I was astounded by the depth of some of the questions these students had for me as the author. They know more and think more deeply than I had initially given them credit for, and I’m certain that I’m not alone in this knee-jerk assumption. Our society’s intense focus on the career space can sometimes turn something like schooling into nothing more than preparation for the “real world,” as if our students don’t live in it already. I wonder if this is one of the core reasons so many of our students are not taught leadership the same way we would teach it in a workforce – it’s as though we forget that leadership is (and needs to be) everywhere.

My mind has been opened to the depth and maturity that our nation’s young minds operate with, and I won’t soon forget it. I’m incredibly pleased to see The 15 Disciplines: The Essential Checklist for Productive Leaders, put to such use by an audience I didn’t initially expect to reach.

So, this is a reminder, and a challenge, to anyone who teaches leadership to young people: don’t underestimate them because they will deliver, time and time again. And the simplest first step I can think of is to expect of them what you expect of yourself or of your peers. In the case of the teachers at A.B. Paterson College, this started with The 15 Disciplines.

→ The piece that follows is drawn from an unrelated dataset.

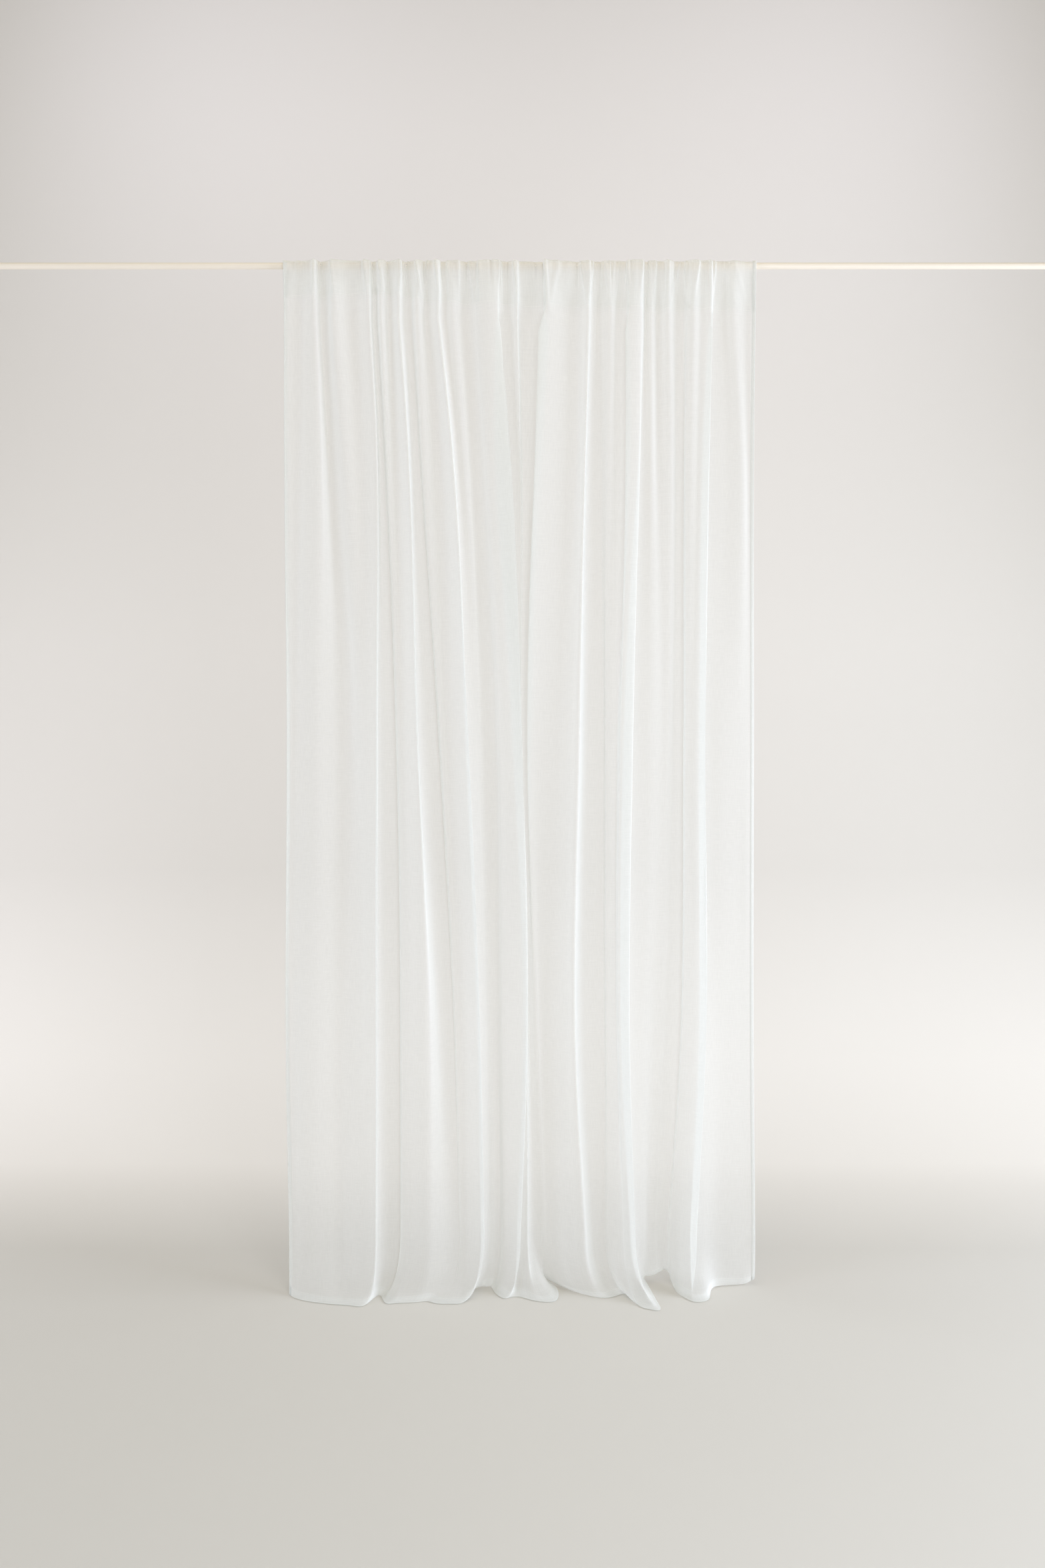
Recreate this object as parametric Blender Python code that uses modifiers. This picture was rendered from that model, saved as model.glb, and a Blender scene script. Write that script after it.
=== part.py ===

Since speaking with the student leaders, I have released Ethics Trump Power which is a subtly revised and dramatically expanded edition of The 15 Disciplines: The Essential Checklist for Productive Leaders. With my new insights into the student’s capacities, I have no doubt they could read either book, however the original, shorter edition, might be more conducive to a classroom format for group reading and discussion across the length of a term or so. In either case, I implore you to assume that your students, or your children, are capable of tackling the work within. If nothing else, they’ll be grateful for the respect that that assumption implies.